--- start ---

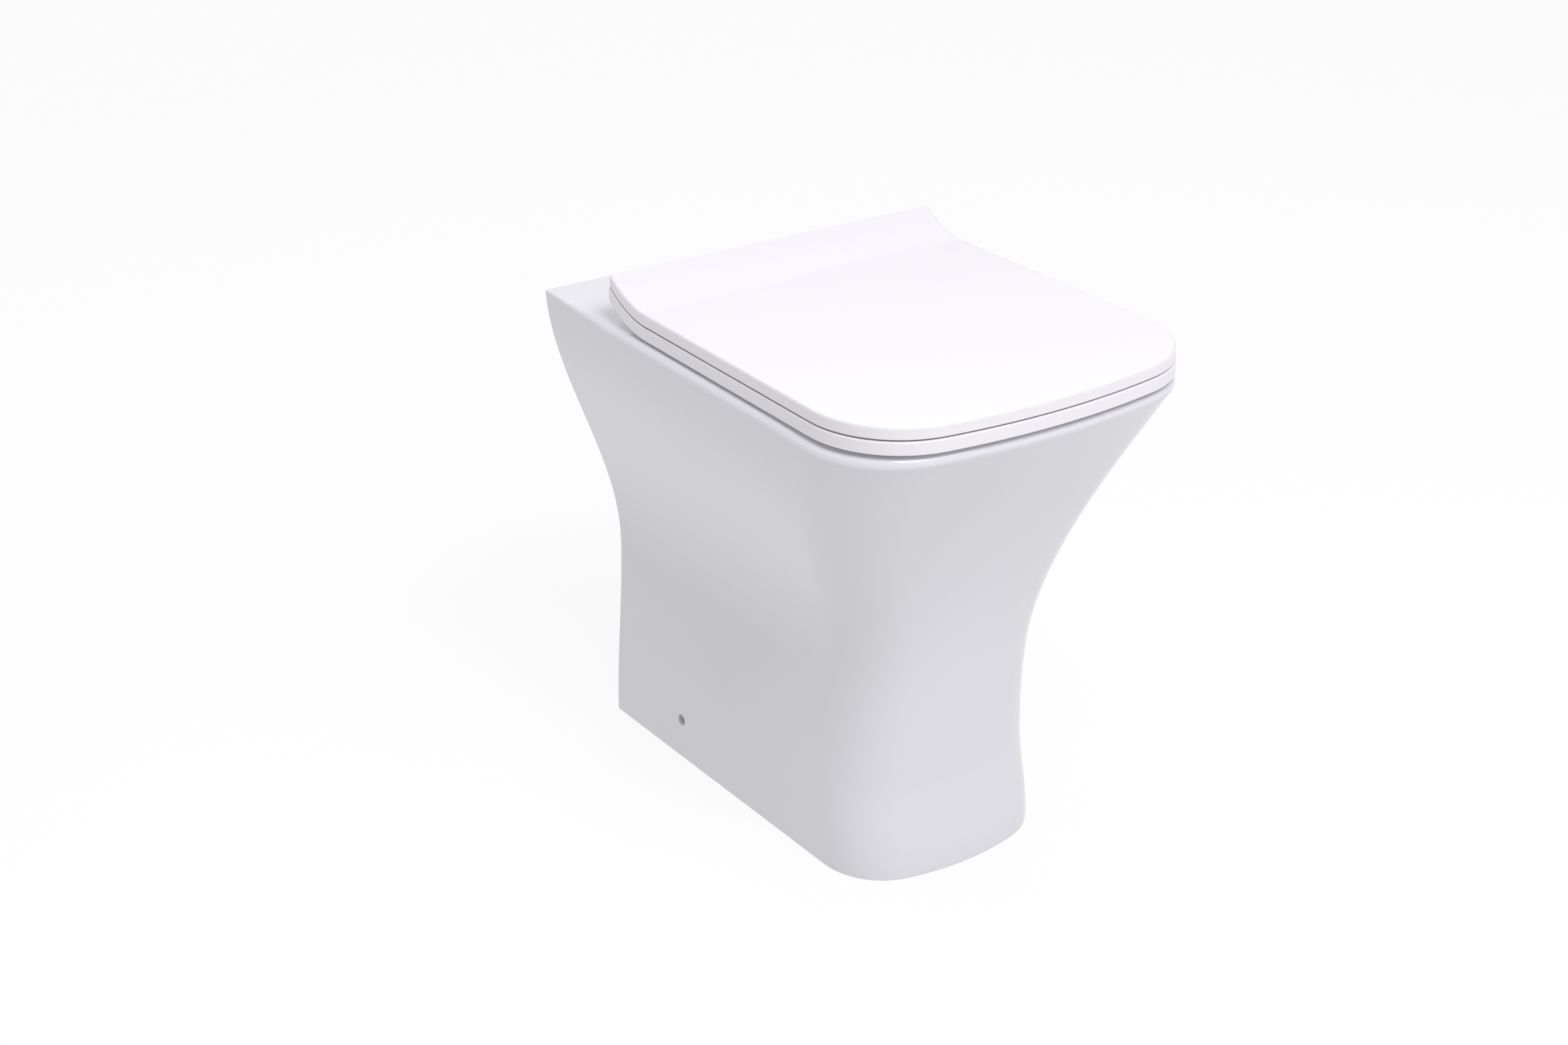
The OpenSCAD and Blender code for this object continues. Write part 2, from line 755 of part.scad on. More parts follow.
module damper_housing(open_side) {
    color(steel)
        facing(open_side)
            translate([0, 0, barrel_length / 2 - damper_length + 0.2])
                difference() {
                    cylinder(h = damper_length - 0.2, d = damper_d);
                    translate([0, 0, 2]) {
                        cylinder(h = damper_length - damper_cap - 2.2, d = damper_d - 2 * damper_wall);
                        cylinder(h = damper_length, r = bore_r);
                    }
                }
}

module damper_rotor(open_side) {
    inner = barrel_length / 2 - damper_length + 3;
    outer = barrel_length / 2 + turning_gap + lug_width - 1;
    color(rubber)
        facing(open_side)
            difference() {
                union() {
                    translate([0, 0, inner])
                        cylinder(h = outer - inner, d = pin_d);
                    translate([-1.2, -vane_d / 2, inner])
                        cube([2.4, vane_d, damper_length - damper_cap - 4]);
                }
                translate([0, 0, inner - 1])
                    difference() {
                        cylinder(h = outer - inner + 2, d = damper_d * 2);
                        translate([0, 0, -1])
                            cylinder(h = outer - inner + 4, d = vane_d);
                    }
            }
}

module hinge_pin(open_side) {
    depth = barrel_length - damper_length - 3;
    color(steel)
        facing(-open_side)
            translate([0, 0, barrel_length / 2 - depth])
                cylinder(h = depth + turning_gap + lug_width - 1, d = pin_d);
}

// ---- seat and lid ------------------------------------------------------------------------

// Right half of the seat's plan, moved in by inset.
function seat_half(inset) =
    let (
        rear_w = seat_rear_width / 2 - inset,
        front_w = seat_front_width / 2 - inset,
        rear_y = seat_rear_y - inset,
        corner_y = front_y + front_bow + inset,
        rr = seat_rear_r,
        tail_steps = 7
    )
    half_outline(
        rear_w, front_w, rear_y, corner_y, front_bow, seat_corner_r - inset,
        concat(
            [for (a = [90 : -30 : 0]) [rear_w - rr + rr * cos(a), rear_y - rr + rr * sin(a)]],
            [for (i = [1 : tail_steps])
                let (y = rear_y - rr - (tail_length - rr) * i / tail_steps)
                [rear_w + (front_w - rear_w) * (rear_y - y) / (rear_y - corner_y), y]]
        ),
        10
    );

module slab(inset, thickness, low_edge, edge_r) {
    steps = [
        [inset + low_edge, 0], [inset + low_edge * 0.35, thickness * 0.18], [inset, thickness * 0.5],
        [inset, thickness - edge_r], [inset + edge_r * 0.13, thickness - edge_r * 0.5],
        [inset + edge_r * 0.5, thickness - edge_r * 0.13], [inset + edge_r, thickness]
    ];
    ruled_slab([for (s = steps) seat_half(s[0])], [for (s = steps) s[1]]);
}

opening_length = opening_rear - opening_front;
side_ring_x = (opening_width / 2 + seat_front_width / 2) / 2;
seat_buffer_x = [seat_buffer_spacing / 2, side_ring_x];
seat_buffer_y = [mouth_front - seat_buffer_d / 2 - 1, opening_rear - 0.23 * opening_length];
lid_buffer_x = [lid_buffer_spacing / 2, side_ring_x];
lid_buffer_y = [opening_front - ring_front / 2, opening_rear - 0.35 * opening_length];

module at_buffers(xs, ys, z) {
    both_sides()
        for (i = [0, 1])
            translate([xs[i], ys[i], z])
                children();
}

module opening_cut() {
    grow = function (g) oval(opening_width / 2 + g, opening_front - g, opening_rear + g, 3, 40);
    top = under_seat + seat_thickness;
    r = opening_edge_r;
    loft([
        at_height(grow(r / 2), under_seat - 1), at_height(grow(r / 2), under_seat),
        at_height(grow(0), under_seat + r / 2), at_height(grow(0), top - r),
        at_height(grow(0.3 * r), top - 0.3 * r), at_height(grow(r), top), at_height(grow(r), top + 1)
    ]);
}

module seat() {
    lug_x = hinge_x - lug_in_x - lug_width;
    notch_y = hinge_y - barrel_d / 2 - 5;
    color(plastic)
        difference() {
            union() {
                difference() {
                    translate([0, 0, under_seat])
                        slab(0, seat_thickness, low_edge_r, seat_edge_r);
                    opening_cut();
                    both_sides()
                        translate([hinge_x - lug_in_x, notch_y, rim_height])
                            cube([
                                2 * lug_in_x + lug_width + turning_gap,
                                seat_rear_y - notch_y + 1, tail_length
                            ]);
                }
                both_sides() {
                    rod_x(lug_x, lug_x + lug_width, hinge_y, hinge_z, lug_d);
                    translate([lug_x, hinge_y - lug_d / 2, hinge_z])
                        cube([lug_width, lug_d / 2 + 2, 3]);
                }
            }
            both_sides()
                rod_x(lug_x - 1, lug_x + lug_width + 1, hinge_y, hinge_z, 2 * bore_r);
            at_buffers(seat_buffer_x, seat_buffer_y, under_seat - 1)
                cylinder(h = 6, d = buffer_peg_d + 2 * pin_clearance);
        }
}

module seat_buffers() {
    color(rubber)
        at_buffers(seat_buffer_x, seat_buffer_y, rim_height + rest_gap) {
            cylinder(h = 0.6, d1 = seat_buffer_d - 1.2, d2 = seat_buffer_d);
            translate([0, 0, 0.6])
                cylinder(h = seat_gap - rest_gap - 0.6, d = seat_buffer_d);
            cylinder(h = seat_gap + 4, d = buffer_peg_d);
        }
}

module lid() {
    lug_x = hinge_x + lug_in_x;
    lug_top = under_lid + curl(hinge_y) + 3;
    color(plastic)
        difference() {
            union() {
                translate([0, 0, under_lid])
                    slab(lid_inset, lid_thickness, low_edge_r, lid_edge_r);
                both_sides() {
                    rod_x(lug_x, lug_x + lug_width, hinge_y, hinge_z, lug_d);
                    translate([lug_x, hinge_y - lug_d / 2, hinge_z])
                        cube([lug_width, lug_d / 2 + 4, lug_top - hinge_z]);
                }
            }
            both_sides()
                rod_x(lug_x - 1, lug_x + lug_width + 1, hinge_y, hinge_z, 2 * bore_r);
            at_buffers(lid_buffer_x, lid_buffer_y, under_lid - 1)
                cylinder(h = 5, d = buffer_peg_d + 2 * pin_clearance);
        }
}

module lid_buffers() {
    color(rubber)
        at_buffers(lid_buffer_x, lid_buffer_y, under_lid - lid_gap + rest_gap) {
            cylinder(h = 0.4, d1 = lid_buffer_d - 0.8, d2 = lid_buffer_d);
            translate([0, 0, 0.4])
                cylinder(h = lid_gap - rest_gap - 0.4, d = lid_buffer_d);
            cylinder(h = lid_gap + 3, d = buffer_peg_d);
        }
}

// ---- assembly ----------------------------------------------------------------------------

module on_left() {
    mirror([1, 0, 0])
        children();
}

pan();
on_left() floor_bracket();  // floor_bracket_left
floor_bracket();  // floor_bracket_right
on_left() side_sleeve();  // side_sleeve_left
side_sleeve();  // side_sleeve_right
on_left() side_screw();  // side_screw_left
side_screw();  // side_screw_right
hinge_gaskets();
on_left() hinge_base();  // hinge_base_left
hinge_base();  // hinge_base_right
on_left() hinge_block(1);  // hinge_block_left
hinge_block(-1);  // hinge_block_right
on_left() hinge_stud();  // hinge_stud_left
hinge_stud();  // hinge_stud_right
stud_bushes();
stud_washers();
wing_nuts();
on_left() damper_housing(1);  // lid_damper_housing
damper_housing(-1);  // seat_damper_housing
seat();
seat_buffers();
damper_rotor(-1);  // seat_damper_rotor
on_left() hinge_pin(1);  // seat_hinge_pin
lid();
lid_buffers();
on_left() damper_rotor(1);  // lid_damper_rotor
hinge_pin(-1);  // lid_hinge_pin
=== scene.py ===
"""Back to wall toilet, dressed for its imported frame.

It has a glazed china pan, a slim curled seat and lid, two hinges and the floor fixings. Lengths are metres.
The floor is z = 0, the front faces -Y and the wall is at +Y.
"""
import logging
import math
from dataclasses import dataclass
from enum import Enum

import bmesh
import bpy
import numpy as np
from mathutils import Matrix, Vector


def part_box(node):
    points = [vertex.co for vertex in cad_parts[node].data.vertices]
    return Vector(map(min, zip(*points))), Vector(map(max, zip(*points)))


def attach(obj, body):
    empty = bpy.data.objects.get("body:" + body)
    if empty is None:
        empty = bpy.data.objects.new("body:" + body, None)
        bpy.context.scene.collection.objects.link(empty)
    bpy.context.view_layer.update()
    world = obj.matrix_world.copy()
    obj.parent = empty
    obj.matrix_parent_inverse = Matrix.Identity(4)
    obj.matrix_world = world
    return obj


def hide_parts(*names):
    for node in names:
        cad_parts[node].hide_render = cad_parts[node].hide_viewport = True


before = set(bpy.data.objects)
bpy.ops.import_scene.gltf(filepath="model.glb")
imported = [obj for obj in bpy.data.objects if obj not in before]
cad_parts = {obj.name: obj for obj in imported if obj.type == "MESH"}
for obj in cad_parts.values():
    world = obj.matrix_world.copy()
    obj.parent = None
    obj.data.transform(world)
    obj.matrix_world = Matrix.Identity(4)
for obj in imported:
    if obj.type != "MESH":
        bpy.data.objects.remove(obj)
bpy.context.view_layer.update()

log = logging.getLogger("toilet")
MM = 0.001
MERGE = 2e-6  # points nearer than this are one
VANISH = 1e-7  # edges shorter than this are dropped

Sizes = float | np.ndarray
Profile = list[tuple[float, float]]


# ---- shapes: curves and closed surfaces as whole arrays --------------------------------------


class Cut(Enum):
    """The ways in which two closed meshes can be joined."""

    UNION = "UNION"
    DIFFERENCE = "DIFFERENCE"


def hermite(t: np.ndarray, a: float, b: float, slope_a: float = 0.0, slope_b: float = 0.0) -> np.ndarray:
    """Cubic curve from a to b that leaves and arrives with the given slopes.

    Args:
        t: Shares of the way, 0 to 1.
        a: Value at 0.
        b: Value at 1.
        slope_a: Change of value per unit of t at 0.
        slope_b: Change of value per unit of t at 1.

    Returns:
        The curve's value at each t.
    """
    t2, t3 = t * t, t * t * t
    start = a * (2 * t3 - 3 * t2 + 1) + slope_a * (t3 - 2 * t2 + t)
    return start + b * (3 * t2 - 2 * t3) + slope_b * (t3 - t2)


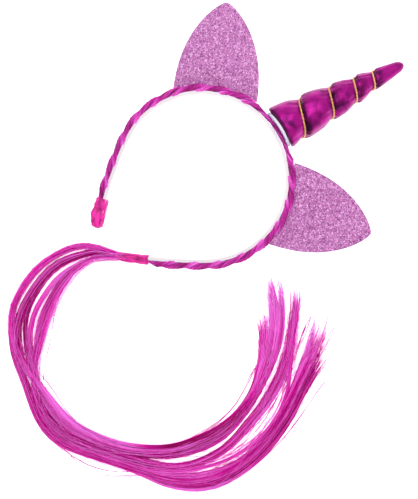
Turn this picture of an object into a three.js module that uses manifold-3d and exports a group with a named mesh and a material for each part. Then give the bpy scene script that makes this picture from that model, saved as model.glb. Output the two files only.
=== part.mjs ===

--- end ---

• REQUIRED TASK
Above are the entries. Output exactly the lines beginning with the line that has "stud_bushes();" and ending with the line that has "from mathutils import Matrix, Vector".

• SOLVED PROBLEM
stud_bushes();
stud_washers();
wing_nuts();
on_left() damper_housing(1);  // lid_damper_housing
damper_housing(-1);  // seat_damper_housing
seat();
seat_buffers();
damper_rotor(-1);  // seat_damper_rotor
on_left() hinge_pin(1);  // seat_hinge_pin
lid();
lid_buffers();
on_left() damper_rotor(1);  // lid_damper_rotor
hinge_pin(-1);  // lid_hinge_pin
=== scene.py ===
"""Back to wall toilet, dressed for its imported frame.

It has a glazed china pan, a slim curled seat and lid, two hinges and the floor fixings. Lengths are metres.
The floor is z = 0, the front faces -Y and the wall is at +Y.
"""
import logging
import math
from dataclasses import dataclass
from enum import Enum

import bmesh
import bpy
import numpy as np
from mathutils import Matrix, Vector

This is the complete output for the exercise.